Arne Fredly-backed VLCC owner Hunter Group has revealed a tidy profit from selling one of its eight new VLCCs.

The Oslo-listed company said it booked a $12.31m gain from the disposal of DSME hull number 5457.

It paid around $85m to order the vessel and then sold it to SK Shipping of South Korea for $98m in the fourth quarter.

The deal helped boost net profit to $16.11m in the final three months, against $1.25m the year before.

Revenue was $24.43m, up from $52,000 last year when it had no ships. Total operating expenses were $3.41m.

It achieved average daily pool earnings of $66,600. Operating expenses including insurance were $6,240 per day.

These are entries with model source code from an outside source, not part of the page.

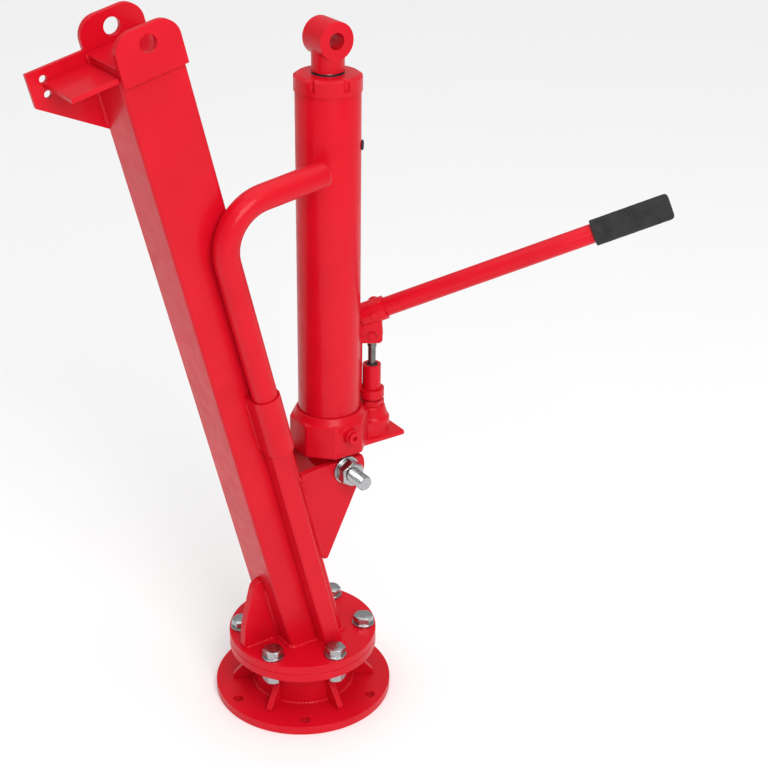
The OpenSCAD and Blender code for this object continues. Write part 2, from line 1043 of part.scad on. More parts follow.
module plunger() {
    blade_w = 10;
    eye_r = 7.5;
    blade_z = collar_z + collar_t - past;
    color(steel)
        at_pump(0)
            difference() {
                union() {
                    translate([0, 0, plunger_low])
                        cylinder(d = plunger_d, h = collar_z - plunger_low + past);
                    translate([0, 0, collar_z])
                        cylinder(r = head_half, h = collar_t);
                    translate([-blade_w / 2, -head_half, blade_z])
                        cube([blade_w, 2 * head_half, plunger_pin_z - blade_z]);
                    translate([0, 0, plunger_pin_z])
                        along_y(eye_r, 2 * head_half);
                }
                translate([0, 0, plunger_pin_z])
                    along_y(pin_r + joined, 2 * (head_half + past));
            }
}

module plunger_pin() {
    color(zinc)
        at_pump(plunger_pin_z)
            along_y(pin_r, 2 * (cheek_out + pin_over));
}

module plunger_clips() {
    color(steel)
        at_pump(plunger_pin_z)
            pin_clips();
}

// One cheek's outline, with the handle's plane as X and height above the fulcrum as Y.
module cheek_outline() {
    corner_r = 6;
    top_r = 9;
    difference() {
        union() {
            translate([fulcrum_u, 0])
                circle(r = cheek_r);
            for (corner = [[8, 0], [-12, 30]])
                translate(corner)
                    circle(r = corner_r);
            translate([2, 42])
                circle(r = top_r);
            polygon([[fulcrum_u, -cheek_r], [8, -corner_r], [14, 0], [11, 42], [2, 51],
                [-12, 36], [-18, 30], [fulcrum_u - cheek_r, 0]]);
        }
        translate([fulcrum_u, 0])
            circle(r = pin_r + 3 * joined);
        translate([fulcrum_u, 0])
            rotate([0, 0, stroke_mid]) {
                for (s = [-1, 1])
                    translate([slot_mid + s * slot_half, 0])
                        circle(r = slot_r);
                translate([slot_mid - slot_half, -slot_r])
                    square([2 * slot_half, 2 * slot_r]);
            }
    }
}

module handle_socket() {
    back_t = 3;
    boss_out = 3;
    color(red)
        difference() {
            union() {
                at_pump(fulcrum_z)
                    for (y = [-cheek_in, cheek_out])
                        translate([0, y, 0])
                            rotate([90, 0, 0])
                                linear_extrude(cheek_t)
                                    cheek_outline();
                on_handle()
                    translate([0, 0, -socket_back - back_t])
                        cylinder(r = socket_bore + socket_wall, h = socket_len);
                on_handle()
                    translate([0, 0, screw_up])
                        along_y(screw_boss_r, 2 * (socket_bore + socket_wall + boss_out));
            }
            on_handle()
                translate([0, 0, -socket_back])
                    cylinder(r = socket_bore, h = 2 * socket_len);
            on_handle()
                translate([0, handle_d, screw_up])
                    along_y(screw_r + run, 2 * handle_d);
        }
}

module clamp_screw() {
    shank = 9;
    head_up = 7;
    head_af = 10;
    head_t = 6;
    color(zinc)
        on_handle()
            translate([0, handle_d / 2 + 2 * run, screw_up])
                rotate([-90, 0, 0]) {
                    cylinder(r = screw_r, h = shank);
                    translate([0, 0, head_up])
                        hex(head_af, head_t);
                }
}

module pump_handle() {
    color(red)
        on_handle()
            translate([0, 0, -socket_back])
                tube(handle_d / 2, handle_d / 2 - handle_wall, handle_len + socket_back);
}

module handle_grip() {
    end_t = 8;
    start = handle_len + end_t - grip_len;
    edge = 5;
    vent_r = 3;
    r = grip_d / 2;
    color(dark)
        on_handle()
            translate([0, 0, start])
                rotate_extrude()
                    difference() {
                        union() {
                            square([r - edge, grip_len]);
                            translate([0, edge])
                                square([r, grip_len - 2 * edge]);
                            for (z = [edge, grip_len - edge])
                                translate([r - edge, z])
                                    circle(r = edge);
                        }
                        translate([0, -past])
                            square([handle_d / 2 + joined, grip_len - end_t + past]);
                        translate([0, -past])
                            square([vent_r, grip_len + 2 * past]);
                    }
}

base_plate();
pedestal();
base_gussets();
kingpin_bush();
bearing_lower_race();
bearing_balls();
dust_seal();
bearing_upper_race();
turntable();
kingpin();
kingpin_washer();
kingpin_nut();
kingpin_cotter();
mast_flange();
flange_bolts();
flange_washers();
flange_nuts();
mast_tube();
foot_rib();
jack_ear_front();
jack_ear_rear();
pivot_bolt();
pivot_nut();
pivot_washers();
pivot_spacers();
rail_post();
handle_sleeve();
mast_cap();
boom_ear_front();
boom_ear_rear();
winch_plate();
winch_stiffener();
swing_handle();
swing_handle_cap();
jack_casting();
reservoir_tube();
pressure_cylinder();
head_nut();
ram_wiper();
filler_plug();
pump_barrel();
pump_gland();
check_balls();
passage_plug();
release_valve();
ram();
ram_piston();
piston_seal();
ram_head();
fulcrum_link();
fulcrum_pin();
fulcrum_clips();
plunger();
plunger_pin();
plunger_clips();
handle_socket();
clamp_screw();
pump_handle();
handle_grip();
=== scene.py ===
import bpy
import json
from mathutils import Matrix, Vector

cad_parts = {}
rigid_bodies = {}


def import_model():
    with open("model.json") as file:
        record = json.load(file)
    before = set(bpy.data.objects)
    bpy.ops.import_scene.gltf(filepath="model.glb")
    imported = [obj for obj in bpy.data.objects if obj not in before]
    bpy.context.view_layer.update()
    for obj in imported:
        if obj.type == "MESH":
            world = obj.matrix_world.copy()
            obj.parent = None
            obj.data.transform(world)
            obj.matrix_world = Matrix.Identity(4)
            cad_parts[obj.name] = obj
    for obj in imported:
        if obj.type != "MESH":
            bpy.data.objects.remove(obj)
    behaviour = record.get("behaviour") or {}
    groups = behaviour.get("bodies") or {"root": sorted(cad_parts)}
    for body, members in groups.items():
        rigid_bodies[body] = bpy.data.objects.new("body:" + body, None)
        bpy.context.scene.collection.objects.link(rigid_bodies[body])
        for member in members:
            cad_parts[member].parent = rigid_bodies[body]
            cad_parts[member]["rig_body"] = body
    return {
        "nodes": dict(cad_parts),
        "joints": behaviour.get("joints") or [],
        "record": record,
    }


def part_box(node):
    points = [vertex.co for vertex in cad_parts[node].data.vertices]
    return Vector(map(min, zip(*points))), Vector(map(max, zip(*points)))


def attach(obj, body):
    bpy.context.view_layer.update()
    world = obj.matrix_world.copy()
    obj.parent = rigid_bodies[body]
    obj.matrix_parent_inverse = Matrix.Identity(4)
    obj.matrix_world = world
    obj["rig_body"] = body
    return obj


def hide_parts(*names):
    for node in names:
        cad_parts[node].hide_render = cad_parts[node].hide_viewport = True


bl_info = {
    "name": "Crane Column with Hydraulic Jack",
    "version": (1, 0, 0),
    "blender": (4, 5, 0),
    "location": "View3D > Sidebar > Jack",
    "description": "Builds the finished look of a swivelling column with a hydraulic jack",
    "category": "Object",
}

import json
import math

import bmesh
import bpy
import numpy as np
from mathutils import Matrix

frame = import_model()
NODES = frame["nodes"]
JOINTS = {joint["name"]: joint for joint in frame["joints"]}
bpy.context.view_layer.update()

POLE = 1e-6          # radius of a ring that closes a surface at its middle
FIT = 0.00005        # gap between a thread and the bore round it
SLIP = 0.0003        # gap between a shank and a washer
EASE = 0.0005        # rounding on the edges of small turned parts
TUBE_WALL = 0.002    # wall of the handles' tubes
SWELL = 0.0001       # how far the CAD bend stands out from its tube
MERGE = 2e-6         # points of a CAD node nearer than this are one point
THIRTY = math.radians(30)


# ---------------------------------------------------------------------------
# Places read from the frame
# ---------------------------------------------------------------------------


def low(node):
    """The lowest corner of a CAD node as an array."""
    return np.array(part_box(node)[0])


def high(node):
    """The highest corner of a CAD node as an array."""
    return np.array(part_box(node)[1])


def unit(vector):
    """The vector scaled to length one."""
    vector = np.asarray(vector, float)
    return vector / np.linalg.norm(vector)


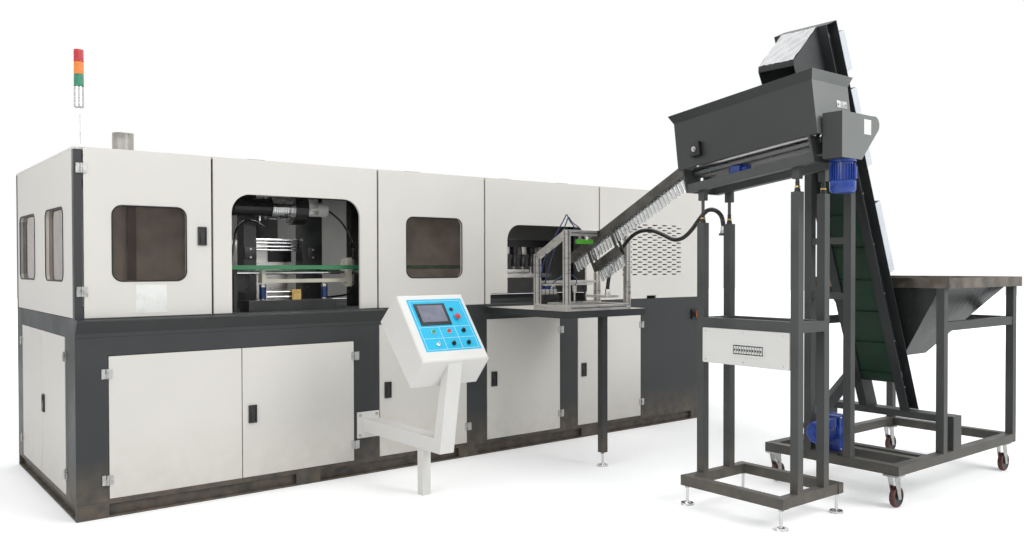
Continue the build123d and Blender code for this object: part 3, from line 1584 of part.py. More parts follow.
# The feed rail stands on the bed behind the infeed opening, with its bar of holders above
feed_rail = (3040.0, 3880.0, 430.0, 500.0, 1330.0, 1366.0)
feed_bar = (1590.0, 1650.0)
feed_posts_x = (3080.0, 3840.0)
for x in feed_posts_x:
    press_frame.append(tube(
        along(x) - 25, along(x) + 25, inward(feed_rail[3]), inward(feed_rail[3]) + 40, base_top,
        feed_bar[1],
    ))
press_frame.append(tube(
    along(feed_rail[0]), along(feed_rail[1]), inward(feed_rail[2]), inward(feed_rail[3]),
    *feed_rail[4:],
))
press_frame.append(tube(
    along(feed_rail[0]), along(feed_rail[1]), inward(feed_rail[2]), inward(feed_rail[3]), *feed_bar
))
save("press_frame", *press_frame, drive_barrel)

# Mould halves on the rails, the stretch unit on its guides, the transfer carriage on the shaft
platen = (1250.0, 1560.0, 60.0, 1625.0)
mould = (1300.0, 1510.0, 100.0, 1300.0, 1600.0)
clamp_open = (700.0, 1200.0)
for node, start, inner_side in (("clamp_front", clamp_open[0], 1), ("clamp_rear", clamp_open[1], -1)):
    with BuildPart() as clamp:
        y0 = inward(start)
        y1 = y0 + inner_side * platen[2]
        y2 = y1 + inner_side * mould[2]
        block(along(platen[0]), along(platen[1]), min(y0, y1), max(y0, y1), rail_top + turn_gap, platen[3])
        block(along(mould[0]), along(mould[1]), min(y1, y2), max(y1, y2), mould[3], mould[4])
        block(
            along(mould[0]), along(mould[1]), min(y1, y2), max(y1, y2), rail_top + turn_gap,
            rail_top + 30,
        )
    save(node, clamp)

stretch_low = 1830.0
with BuildPart() as stretch_unit:
    with BuildSketch(Plane.XY.offset(stretch_low)):
        with Locations((along(sum(guide_x) / 2), inward(guide_y))):
            Rectangle(guide_x[1] - guide_x[0] + 60, 90)
        for x in guide_x:
            with Locations((along(x), inward(guide_y))):
                Circle(guide_radius + turn_gap, mode=Mode.SUBTRACT)
    extrude(amount=22)
    for x in (1355.0, 1405.0, 1455.0):
        with BuildSketch(Plane.XY.offset(stretch_low - 65)):
            with Locations((along(x), inward(guide_y))):
                RegularPolygon(7, 8)
        extrude(amount=65)
save("stretch_unit", stretch_unit)

carriage = (1166.0, 1190.0, 1790.0, 1822.0)
carriage_y = (204.0, 270.0)
carriage_bar = (204.0, 222.0, 1320.0, 1345.0)
with BuildPart() as transfer_carriage:
    block(along(carriage[0]), along(carriage[1]), inward(carriage_y[0]), inward(carriage_y[1]), 1320, 1424)
    block(along(carriage[2]), along(carriage[3]), inward(carriage_y[0]), inward(carriage_y[1]), 1288, 1490)
    block(
        along(carriage[1]), along(carriage[2]), inward(carriage_bar[0]), inward(carriage_bar[1]),
        *carriage_bar[2:],
    )
    rod(
        (along(carriage[0]) - 1, inward(shaft_y), shaft_z),
        (along(carriage[3]) + 1, inward(shaft_y), shaft_z), shaft_r + turn_gap, mode=Mode.SUBTRACT,
    )
save("transfer_carriage", transfer_carriage)

# Cable conduit from the sorter's post to the loader's shelf
conduit_radius = 14.0
conduit_sides = 6
conduit_route = [
    (conduit_rest[0], -1835.0, conduit_rest[1]),
    (conduit_rest[0], -1835.0, 1716.0),
    (3344.0, -1800.0, 1767.0),
    (3344.0, -1743.0, 1790.0),
    (3344.0, -1684.0, 1776.0),
    (3344.0, -1548.0, 1624.0),
    (3344.0, -1440.0, 1592.0),
    (3344.0, -1335.0, 1638.0),
    (3344.0, -1225.0, 1676.0),
    (3344.0, -1095.0, 1668.0),
    (3350.0, -985.0, 1600.0),
    (3362.0, -880.0, 1480.0),
    (3385.0, -762.0, 1345.0),
    (3385.0, -762.0, valve_shelf[2]),
]
points = [Vector(along(x), inward(y), z) for x, y, z in conduit_route]
runs = [(b - a).length for a, b in zip(points, points[1:])]
radii = []
for index in range(1, len(points) - 1):
    turn = radians((points[index] - points[index - 1]).get_angle(points[index + 1] - points[index]))
    radii.append(0.45 * min(runs[index - 1], runs[index]) / tan(turn / 2))
print("conduit bend radii", [round(radius) for radius in radii])
with BuildPart() as cable_conduit:
    with BuildLine() as route:
        FilletPolyline(*points, radius=radii)
    with BuildSketch(Plane(origin=route.line @ 0, z_dir=route.line % 0)):
        RegularPolygon(conduit_radius, conduit_sides)
    sweep()
conduit_area = conduit_sides / 2 * conduit_radius**2 * sin(2 * pi / conduit_sides)
print("conduit volume ratio", round(
    cable_conduit.part.volume / (conduit_area * sum(edge.length for edge in route.edges())), 4
))
save("cable_conduit", cable_conduit)
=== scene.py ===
"""Looks of the blow moulding line: materials for the CAD nodes and detailed pieces that ride on them."""

from math import cos, pi, radians, sin

import bmesh
import bpy
from mathutils import Matrix, Vector


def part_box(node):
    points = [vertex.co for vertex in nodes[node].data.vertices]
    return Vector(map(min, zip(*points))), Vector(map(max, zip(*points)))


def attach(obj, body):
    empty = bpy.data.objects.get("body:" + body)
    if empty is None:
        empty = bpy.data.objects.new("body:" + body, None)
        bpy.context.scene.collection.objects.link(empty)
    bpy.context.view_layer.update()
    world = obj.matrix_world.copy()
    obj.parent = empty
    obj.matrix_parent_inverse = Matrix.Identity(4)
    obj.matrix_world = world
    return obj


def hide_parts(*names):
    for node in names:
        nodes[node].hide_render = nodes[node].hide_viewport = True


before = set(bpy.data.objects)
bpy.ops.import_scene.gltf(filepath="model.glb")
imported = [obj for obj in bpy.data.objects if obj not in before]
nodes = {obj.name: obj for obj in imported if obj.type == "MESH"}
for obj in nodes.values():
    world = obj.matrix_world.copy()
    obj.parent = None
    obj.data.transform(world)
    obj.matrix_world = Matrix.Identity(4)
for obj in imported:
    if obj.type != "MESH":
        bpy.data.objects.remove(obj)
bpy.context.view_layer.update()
scene = bpy.context.scene


def X(v):
    """Metres along the row's X from millimetres right of the machine's left end."""
    return (v - 2700) / 1000


def Y(v):
    """Metres along the row's Y from millimetres behind the machine's front plane."""
    return (v + 484.5) / 1000


def at(x, y, z):
    return Vector((X(x), Y(y), z / 1000))


to_left, to_right = Vector((-1, 0, 0)), Vector((1, 0, 0))
to_front, to_back = Vector((0, -1, 0)), Vector((0, 1, 0))
to_floor, to_top = Vector((0, 0, -1)), Vector((0, 0, 1))


def add_object(name, data):
    made = bpy.data.objects.new(name, data)
    scene.collection.objects.link(made)
    return made


def add_node(tree, kind):
    return tree.nodes.new("ShaderNode" + kind)


def axes_at(first, second, third, origin):
    """A matrix from its three axes and its origin."""
    matrix = Matrix((first, second, third)).transposed().to_4x4()
    matrix.translation = origin
    return matrix


# Camera at the photograph's place, with its focal length in the photograph's pixels
focal_length, photo_width, sensor_width = 863.95, 1024, 36
yaw, pitch, roll = radians(51.64), radians(-0.83), radians(-0.11)
ahead = Vector((cos(yaw) * cos(pitch), sin(yaw) * cos(pitch), sin(pitch)))
side = Vector((sin(yaw), -cos(yaw), 0))
upward = side.cross(ahead)
side_rolled = side * cos(roll) + upward * sin(roll)
upward_rolled = upward * cos(roll) - side * sin(roll)
camera = add_object("camera", bpy.data.cameras.new("camera"))
camera.data.lens = focal_length / photo_width * sensor_width
camera.data.sensor_width = sensor_width
camera.data.clip_end = 200
camera.matrix_world = axes_at(side_rolled, upward_rolled, -ahead, at(-1071.0, -5270.6, 1429.1))
scene.camera = camera


# Material library
def new_material(name):
    """A material with its nodes, its shader and the coordinates of object space."""
    material = bpy.data.materials.new(name)
    material.use_nodes = True
    tree = material.node_tree
    tree.nodes.clear()
    out = add_node(tree, "OutputMaterial")
    shader = add_node(tree, "BsdfPrincipled")
    tree.links.new(shader.outputs[0], out.inputs[0])
    return material, tree, shader, add_node(tree, "TexCoord").outputs["Object"]


def set_inputs(node, values):
    """Sets plain values on a node's sockets by their names."""
    for socket, value in values.items():
        node.inputs[socket].default_value = value


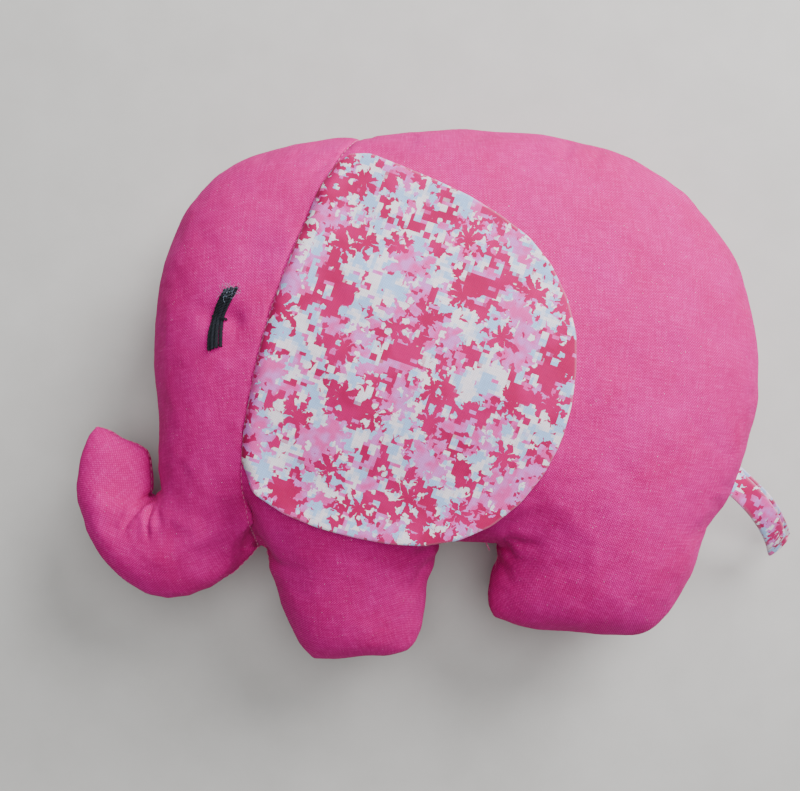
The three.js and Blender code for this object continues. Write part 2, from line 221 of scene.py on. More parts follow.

Hunter said earnings were strong in the fourth quarter, doubling from the third, primarily driven by improving crude oil demand, tanker supply disruptions and geopolitical tensions in the Middle East.

Forward bookings rise

So far this year, it has booked around 70% of available pool days at an average of $88,300.

It handed over $120m of yard payments in the quarter, leaving $269m of remaining obligations.

The 300,000-dwt Hunter Saga was delivered from DSME more than 40 days ahead of the original delivery schedule, while sistership Hunter Laga came 80 days early.

Ownership was transferred to John Fredriksen's SFL Corp as part of a sale and leaseback deal. This gave Hunter back its $120m.

All three of Hunter's operational ships entered the Tankers International Scrubber Pool.

Fearnley Securities said Ebitda of $8m and adjusted earnings per share were both shy of its estimate and the analyst consensus.

This was despite strong VLCC rates as Fearnley had assumed too many operating days.

"More importantly, the company has covered 70% of first quarter days at $88,300 per day, a very strong number considering pool economics," it added.

"Assuming current rates on uncommitted days we would expect Hunter to deliver a fleet TCE in excess of $70,000 per day."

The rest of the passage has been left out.